WHAT IS BEING ASKED ->
Which lines include the word "this"? Copy each of them.
[Start PROVIDED RECORDS]
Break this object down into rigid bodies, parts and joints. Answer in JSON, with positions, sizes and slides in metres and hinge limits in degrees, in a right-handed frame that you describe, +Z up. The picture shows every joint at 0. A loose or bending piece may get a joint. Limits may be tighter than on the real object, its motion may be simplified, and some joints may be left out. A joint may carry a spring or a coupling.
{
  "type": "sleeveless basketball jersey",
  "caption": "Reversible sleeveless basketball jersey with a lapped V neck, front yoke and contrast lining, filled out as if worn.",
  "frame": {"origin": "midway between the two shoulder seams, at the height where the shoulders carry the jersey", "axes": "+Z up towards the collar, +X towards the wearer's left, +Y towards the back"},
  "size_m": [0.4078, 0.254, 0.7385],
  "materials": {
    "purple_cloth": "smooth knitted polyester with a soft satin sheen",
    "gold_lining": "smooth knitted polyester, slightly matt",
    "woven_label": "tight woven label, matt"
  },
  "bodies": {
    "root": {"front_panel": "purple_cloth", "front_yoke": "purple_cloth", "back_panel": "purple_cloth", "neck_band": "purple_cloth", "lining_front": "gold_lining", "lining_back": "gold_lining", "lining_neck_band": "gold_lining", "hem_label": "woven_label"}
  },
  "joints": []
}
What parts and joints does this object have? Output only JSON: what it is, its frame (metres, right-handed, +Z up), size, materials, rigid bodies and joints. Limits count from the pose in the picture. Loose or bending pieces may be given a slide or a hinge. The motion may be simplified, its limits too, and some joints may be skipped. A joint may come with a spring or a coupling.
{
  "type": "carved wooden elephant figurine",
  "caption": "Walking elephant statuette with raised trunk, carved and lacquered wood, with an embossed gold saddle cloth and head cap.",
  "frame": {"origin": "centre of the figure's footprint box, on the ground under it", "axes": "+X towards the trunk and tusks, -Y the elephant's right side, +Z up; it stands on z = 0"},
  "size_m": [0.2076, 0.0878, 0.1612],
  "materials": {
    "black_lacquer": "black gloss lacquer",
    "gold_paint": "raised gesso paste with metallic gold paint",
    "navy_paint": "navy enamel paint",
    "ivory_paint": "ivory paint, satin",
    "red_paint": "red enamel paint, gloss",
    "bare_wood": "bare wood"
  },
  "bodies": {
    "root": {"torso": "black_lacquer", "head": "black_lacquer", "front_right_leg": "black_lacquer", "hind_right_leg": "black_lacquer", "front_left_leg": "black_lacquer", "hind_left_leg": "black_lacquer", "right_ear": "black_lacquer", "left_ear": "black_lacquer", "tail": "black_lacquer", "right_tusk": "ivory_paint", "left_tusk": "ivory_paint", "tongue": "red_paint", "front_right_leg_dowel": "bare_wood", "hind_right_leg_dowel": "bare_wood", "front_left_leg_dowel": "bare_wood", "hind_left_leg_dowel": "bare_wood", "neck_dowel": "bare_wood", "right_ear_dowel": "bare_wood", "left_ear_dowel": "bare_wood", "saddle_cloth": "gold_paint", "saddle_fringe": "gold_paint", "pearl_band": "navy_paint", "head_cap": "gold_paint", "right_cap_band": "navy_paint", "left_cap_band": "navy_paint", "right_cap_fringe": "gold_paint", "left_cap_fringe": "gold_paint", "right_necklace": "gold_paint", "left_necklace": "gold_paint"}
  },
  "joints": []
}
[End PROVIDED RECORDS]
ANSWER BELOW ->
Break this object down into rigid bodies, parts and joints. Answer in JSON, with positions, sizes and slides in metres and hinge limits in degrees, in a right-handed frame that you describe, +Z up. The picture shows every joint at 0. A loose or bending piece may get a joint. Limits may be tighter than on the real object, its motion may be simplified, and some joints may be left out. A joint may carry a spring or a coupling.
What parts and joints does this object have? Output only JSON: what it is, its frame (metres, right-handed, +Z up), size, materials, rigid bodies and joints. Limits count from the pose in the picture. Loose or bending pieces may be given a slide or a hinge. The motion may be simplified, its limits too, and some joints may be skipped. A joint may come with a spring or a coupling.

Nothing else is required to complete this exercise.